42 000 têtes en moins en un an
Ce qui explique que malgré l’embellie inédite sur les prix des animaux, l’écart avec les prix de revient ne soit pas encore comblé : il manque toujours près d’un euro du kilo sur les mâles salers croisés, 0,75 €/kg pour les vaches de réforme (R=). Pas de quoi enrayer la décapitalisation du cheptel bovin à laquelle le Cantal n’échappe plus : au 1er août, 42 000 têtes manquaient à l’appel dans les fermes du département par rapport à l’effectif de 2022 (- 1,4 % en moyenne par an depuis 2017).
La collecte laitière a elle aussi amorcé une chute sévère, consécutive à la baisse prononcée du cheptel :
72 millions de litres de moins ont été produits dans le Cantal en 2022 par rapport à 2014 (- 19 %), et, comme à l’échelle nationale, la tendance s’amplifie.

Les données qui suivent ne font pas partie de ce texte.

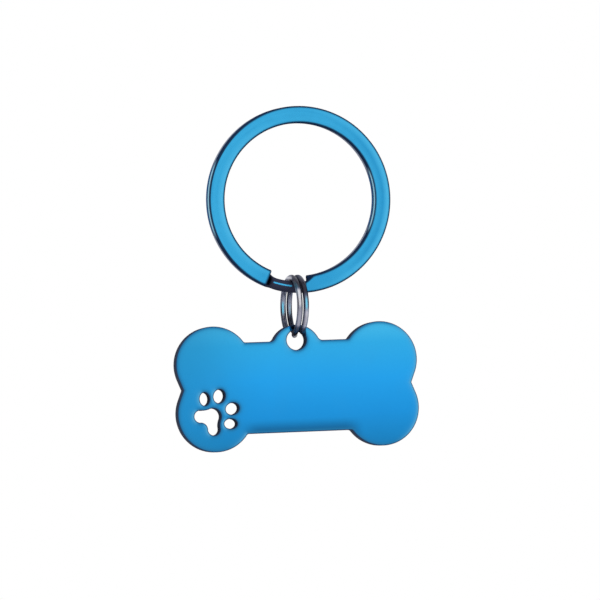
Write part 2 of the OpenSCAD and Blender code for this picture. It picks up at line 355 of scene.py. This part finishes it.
band_face_colour = colour(59, 170, 221)
band_streak_and_shade_colour = colour(46, 152, 206)
band_highlight_colour = colour(82, 187, 233)
band_shaded_edge_colour = colour(20, 37, 63)
front_line_colour = colour(138, 186, 208)
rear_line_colour = colour(50, 88, 132)
dull_line_colour = colour(136, 142, 160)
crank_shade_colour = colour(44, 46, 63)
crank_highlight_colour = colour(62, 160, 206)
band_coat, tree, base = metal("blue_band_coat", polish=0.1, mark_scale=900.0, mark_depth=0.1)
spot = use_group(tree, round_ring, {"Centre Height": key_centre.z})
# Streaks drawn along the band: long round the ring, thin across it
way_round, layer_width = 1.6, 0.45 * mm
around = add(tree, "ShaderNodeVectorMath", {0: spot["Way Out"], "Scale": way_round}, operation="SCALE")
layer = add(tree, "ShaderNodeCombineXYZ", {"Y": maths(tree, "MULTIPLY", spot["Radius"], 1 / layer_width)})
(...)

Et ce alors qu’un sursaut est constaté en Europe, amenant à un repli des cours des produits industriels et par ricochets du prix lait (certes moins marqué en France). Le prix du lait conventionnel payé aux producteurs cantaliens tangente ainsi les 460 €/1 000 l (510 € en bio) quand l’estimation du prix de revient 2022 (Idele-Inosys) est à 495 €/1 000 l.  Conclusion tirée par les élus de la Chambre d’agriculture réunis vendredi : “On reste dans une situation fragile”, estime Joël Piganiol (FDSEA), et “au moindre coup de vent, on essaie de nous faire baisser les prix”, abonde sa secrétaire générale Delphine Freyssinier. En ligne de mire, les pratiques des opérateurs de l’aval, mais désormais aussi et surtout, une “entreprise de déstabilisation” enclenchée selon eux par le ministre de l’Économie et des Finances, avec lequel le divorce est définitivement consommé. Si la passion n’a jamais été au rendez-vous avec l’ancien locataire de la rue de Varenne, les déclarations de Bruno Le Maire font sortir les responsables syndicaux de leurs gonds surtout quand les actes suivent des paroles.

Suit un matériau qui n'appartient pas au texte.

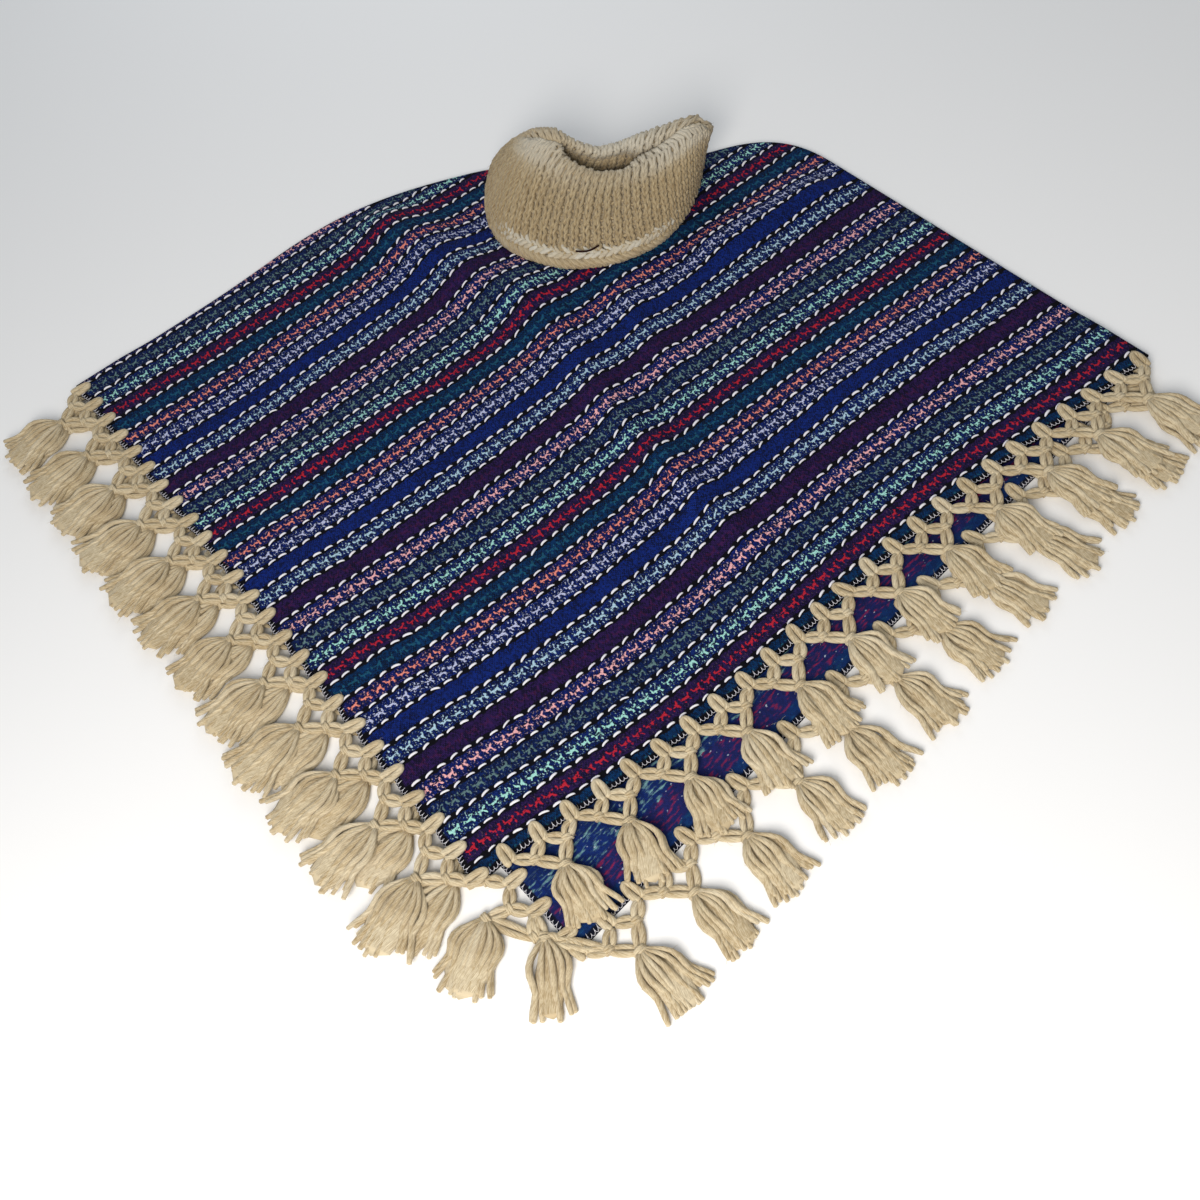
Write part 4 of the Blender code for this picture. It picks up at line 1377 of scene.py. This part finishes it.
# %% Striped outside of the front
WEAVE_HOLLOW_SHADE = (0.003, 0.004, 0.010, 1.0)         # painted shade in the hollows between the threads, and each thread's own random darker tone
STAR_SHADOW = (0.004, 0.006, 0.018, 1.0)
BLACK_WOOL = (0.0035, 0.0035, 0.0060, 1.0)


def cell_place(tree, place):
    """Stripe number, column place and row place in a cell, in millimetres."""
    parts = tree.add("SeparateXYZ", [(0, place)]).outputs
    stripe = tree.math("DIVIDE", tree.minus(parts[1], ROW_ZERO), ROW_STEP)
    column = tree.plus(tree.math("DIVIDE", parts[0], FLOAT_PITCH), 0.5)
    across = tree.minus(tree.math("FRACT", column), 0.5)
    up = tree.minus(tree.math("FRACT", stripe), 0.5)
    across = tree.times(across, FLOAT_PITCH * 1000.0)
    up = tree.times(up, ROW_STEP * 1000.0)
    return stripe, across, up


def hem_mask(tree, place):
    """1 in the black band under the overcast thread, along the two hems."""
    parts = tree.add("SeparateXYZ", [(0, place)]).outputs
    near = tree.math("MINIMUM", parts[0], parts[1])
    near = tree.math("MULTIPLY_ADD", tree.noise(place, 300.0, 2.0), 0.0030, near)
    return tree.smooth(near, 0.0085, 0.0060)


def striped_weave():
    """The front's outer face."""
    made, tree, shader, place = start_material("striped_weave", 0.93)
    stripe, across, up = cell_place(tree, place)
    cell = tree.add("CombineXYZ", [(0, across), (1, up)]).outputs[0]
    cell = tree.vector("ADD", cell, tree.wander(place, 210.0, 2.0, 4.4))
    masks = place_group(tree, SPECKLES, [("Cell", cell)])
    stripes = place_group(tree, STRIPE_ORDER, [("Stripe", stripe)])
    weave = place_group(tree, GROUND_WEAVE, [("Place", place)])
    missing = tree.smooth(tree.noise(place, 330.0, 1.0), 0.38, 0.46)
    sparse = tree.smooth(tree.noise(place, 190.0, 1.0), 0.44, 0.52)
    motif = tree.times(tree.times(masks["Motif"], stripes["Motif"]), missing)
    dots = tree.times(tree.times(masks["Dots"], stripes["Dots"]), sparse)
    flecks = tree.smooth(tree.noise(place, 560.0, 1.0), 0.64, 0.69)
    flecks = tree.times(flecks, tree.times(stripes["Dots"], 0.55))
    dots = tree.math("MAXIMUM", dots, flecks)
    # painted shade: the weave's hollows, and its darker threads, go towards the near-black hollow colour
    dark = tree.smooth(weave["Shade"], 1.15, 0.45)
    shaded = tree.mix(tree.times(dark, 0.92), stripes["Ground"], WEAVE_HOLLOW_SHADE)
    close = tree.times(masks["Shadow"], stripes["Dots"])
    shaded = tree.mix(tree.times(close, 0.62), shaded, STAR_SHADOW)
    color = tree.mix(motif, shaded, stripes["Accent"])
    pale = tree.mix(0.45, stripes["Accent"], rgba(196, 212, 240))
    color = tree.mix(dots, color, pale)
    row = tree.minus(ROW_STEP * 500.0, tree.math("ABSOLUTE", up))
    turns = tree.times(across, 2.0 * math.pi / (FLOAT_PITCH * 1000.0))
    between = tree.minus(0.5, tree.times(tree.math("COSINE", turns), 0.5))
    ragged = tree.times(tree.minus(tree.noise(place, 420.0, 2.0), 0.5), 2.4)
    half = tree.plus(tree.math("MULTIPLY_ADD", between, 1.3, 2.0), ragged)
    black = tree.smooth(tree.minus(row, half), 0.5, -0.3)
    black = tree.math("MAXIMUM", black, hem_mask(tree, place))
    color = tree.mix(black, color, BLACK_WOOL)
    height = tree.plus(weave["Height"], tree.times(tree.math("MAXIMUM", motif, dots), 1.2))
    finish_shader(tree, shader, color, height, 0.0006)
    return made


woven = striped_weave()
print("front finish:", woven.name, "with", len(woven.node_tree.nodes), "nodes")

# %% [markdown]
# The back shows its inside, where the wool is brushed up. The stripes are the same, but blurred
# along their length, with pale streaks instead of stars.


# %% Brushed inside of the back
# painted shade in the hollows of the brushed weave, together with each thread's own random darker tone
BRUSHED_HOLLOW_SHADE = (0.006, 0.010, 0.028, 1.0)
BRUSHED_BLACK = (0.0045, 0.0060, 0.0140, 1.0)


def brushed_inside():
    """The back's inner face: the same stripes, brushed and blurred along their length."""
    made, tree, shader, place = start_material("striped_weave_back", 0.95)
    stripe, _, _ = cell_place(tree, tree.vector("ADD", place, tree.wander(place, 120.0, 2.0, 0.010)))
    stripes = place_group(tree, STRIPE_ORDER, [("Stripe", stripe)])
    weave = place_group(tree, GROUND_WEAVE, [("Place", place)])
    ground = tree.mix(0.58, stripes["Ground"], rgba(22, 46, 112))
    long = tree.vector("MULTIPLY", place, (0.30, 1.0, 1.0))
    streaks = tree.smooth(tree.noise(long, 330.0, 3.0), 0.50, 0.72)
    streaks = tree.times(streaks, stripes["Motif"])
    # painted shade: hollows and darker threads of the weave go towards the dark hollow colour
    color = tree.mix(tree.times(tree.smooth(weave["Shade"], 1.25, 0.30), 0.6),
                     ground, BRUSHED_HOLLOW_SHADE)
    color = tree.mix(tree.times(streaks, 0.48), color, stripes["Accent"])
    specks = tree.smooth(tree.noise(tree.vector("MULTIPLY", place, (0.7, 1.0, 1.0)), 300.0, 1.0), 0.70, 0.76)
    color = tree.mix(tree.times(specks, 0.7), color, rgba(190, 200, 220))
    color = tree.mix(hem_mask(tree, place), color, BRUSHED_BLACK)
    height = tree.plus(weave["Height"], tree.times(streaks, 0.8))
    finish_shader(tree, shader, color, height, 0.0005)
    return made


inside = brushed_inside()
print("back finish:", inside.name, "with", len(inside.node_tree.nodes), "nodes")

# %% [markdown]
# ## Wool yarn
# Undyed wool is cream, with painted shade in the hollows between its fibres. Long fine fibres run
# along each strand with a slow twist, and each strand has its own tint, which the basket stored as
# an attribute; a tint below 0 adds painted sheen.


# %% Materials of the yarns
def fibre_group():
    """Group: map place along a strand, to height and shade of its fibres."""
    group, tree, takes, gives = new_group(
        "wool fibres", [("Place", "Vector")], [("Height", "Float"), ("Shade", "Float")])
    parts = tree.add("SeparateXYZ", [(0, takes["Place"])]).outputs
    around = tree.plus(parts[0], tree.times(parts[1], 0.35))
    lay = tree.add("CombineXYZ", [(0, around), (1, tree.times(parts[1], 0.07))]).outputs[0]
    long = tree.noise(lay, 1300.0, 3.0, 0.6)
    soft = tree.noise(takes["Place"], 240.0, 2.0)
    tree.link(tree.plus(long, tree.times(soft, 0.25)), gives["Height"])
    shade = tree.plus(tree.times(long, 0.8), tree.times(soft, 0.2))
    tree.link(shade, gives["Shade"])
    return group


FIBRES = fibre_group()
# pale grey of the painted sheen, for fuzz that catches the light near the collar's fold and on the band
PAINTED_SHEEN_WOOL = (214, 212, 202)


def wool_yarn(name, light, dark, relief, sheen):
    """A strand of wool between a light and a dark colour, mixed by each strand's tint and by painted shade
    between its fibres, with painted sheen where its tint is below 0.
    """
    made, tree, shader, place = start_material(name, 0.95)
    fibres = place_group(tree, FIBRES, [("Place", place)])
    tint = tree.add("Attribute", attribute_name="tint").outputs["Fac"]
    # painted shade: the dark colour fills the hollows between fibres, and the tint adds each strand's own
    # tone
    share = tree.plus(tree.times(tint, 0.35), tree.smooth(fibres["Shade"], 0.62, 0.36))
    color = tree.mix(tree.times(share, 0.8), rgba(*light), rgba(*dark))
    # painted sheen: the further the tint lies below 0.3, the more of the pale sheen colour is mixed in
    painted_sheen = tree.times(tree.smooth(tint, 0.3, -0.9), 0.75)
    color = tree.mix(painted_sheen, color, rgba(*PAINTED_SHEEN_WOOL))
    finish_shader(tree, shader, color, fibres["Height"], relief)
    shader.inputs["Sheen Weight"].default_value = sheen
    shader.inputs["Sheen Roughness"].default_value = 0.4
    return made


# each wool gets a lit colour and a darker one, which paints the shade between its fibres
knit = wool_yarn("cream_knit", (200, 182, 146), (134, 110, 76), 0.0007, 0.25)
yarn = wool_yarn("cream_yarn", (222, 208, 177), (162, 140, 103), 0.0009, 0.18)
band_wool = wool_yarn("cast_off_wool", (206, 190, 158), (154, 132, 98), 0.0006, 0.30)
dark_wool = wool_yarn("dark_thread_wool", (52, 30, 26), (24, 14, 12), 0.0001, 0.0)
float_wool = wool_yarn("white_float", (250, 248, 252), (214, 212, 222), 0.0003, 0.15)
for piece, finish in ((front_cloth, woven), (back_cloth, inside), (white_floats, float_wool),
                      (overcast_thread, float_wool), (cast_off_band, band_wool), (dark_thread, dark_wool),
                      (collar_cloth, knit), (collar_outside, knit), (collar_inside, knit)):
    piece.data.materials.append(finish)
for piece in fringes.values():
    piece.data.materials.append(yarn)
print("materials:", [m.name for m in bpy.data.materials])

# %% [markdown]
# ## Fasten everything to the frame
# Each piece rides on the one rigid body, and the solids that the pieces replace are hidden.

# %% Ride and replace
PIECE_SLOTS = {
    front_cloth: "striped_weave", white_floats: "striped_weave", overcast_thread: "striped_weave",
    back_cloth: "striped_weave_back",
    collar_cloth: "cream_knit", collar_outside: "cream_knit", collar_inside: "cream_knit",
    cast_off_band: "cream_knit", dark_thread: "cream_knit",
}
for piece in fringes.values():
    PIECE_SLOTS[piece] = "cream_yarn"
for piece, finish in PIECE_SLOTS.items():
    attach(piece, "root")
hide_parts("front_panel")
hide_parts("back_panel")
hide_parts("collar")
for name, piece in fringes.items():
    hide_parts(name)
print("pieces:", len(PIECE_SLOTS))

# %% [markdown]

# %% [markdown]
# ## Measure and finish
# The dressed poncho is built to the size of its solids; here its triangles are counted, piece by piece.

# %% Count the triangles and finish
def count_triangles(piece):
    """Triangles of a piece with its modifiers."""
    mesh = piece.evaluated_get(bpy.context.evaluated_depsgraph_get()).to_mesh()
    return len(mesh.loops) - 2 * len(mesh.polygons)


triangles = {piece.name: count_triangles(piece) for piece in PIECE_SLOTS}
print("triangles:", triangles, "in all", sum(triangles.values()))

Plus d’Egalim, moins de fiscalité
Dernier en date : le projet de Bercy de fiscaliser le GNR (gasoil non routier) à l’horizon 2030 dans le cadre d’un plan d’économie, “sauf qu’il n’y a à ce stade aucune alternative à l’utilisation du GNR comme source d’énergie sur le matériel agricole”, a tancé le président de la FDSEA, tandis que pour Patrick Bénézit (FNB), ces assauts répétés contre l’agriculture et l’élevage pourraient rapidement conduire à des mobilisations syndicales. Dans une motion, votée à l’unanimité par la Chambre, la FDSEA a donc demandé le maintien de la défiscalisation du GNR agricole pour les filières dont les coûts de production ne sont pas couverts. Et c’est là une autre critique cinglante adressée à Bruno Le Maire : faire passer la grande distribution pour le chevalier blanc de la lutte contre l’inflation, quitte à s’asseoir allègrement sur les lois Egalim, le syndicat réclamant une nouvelle fois aux pouvoirs publics “une position ferme, pour leur mise en œuvre au plus vite”.
Radicalisation
De la fermeté, c’est ce que Joël Piganiol a aussi requis à l’encontre des agresseurs d’un “collègue agriculteur, responsable professionnel de Loire-Atlantique”, qui ont tagué et incendié un de ses bâtiments et du matériel de pulvérisation, dans la nuit du 3 au 4 septembre. L’éleveur cantalien a d’ailleurs mis en garde contre la montée en puissance de cette “radicalité dangereuse”. Enfin, c’est de la clarté et du courage qui sont attendus de la part de l’État français en profitant de la brèche ouverte par la présidente de la Commission européenne (lire L’union des 6 et 9 septembre), pour juguler
l’expansion de la population lupine et la prédation qui en découle sur les cheptels ovins mais aussi bovins : depuis le début de l’année, 11 attaques ont été recensées dans le Cantal qui ont fait 41 victimes dont 2 veaux.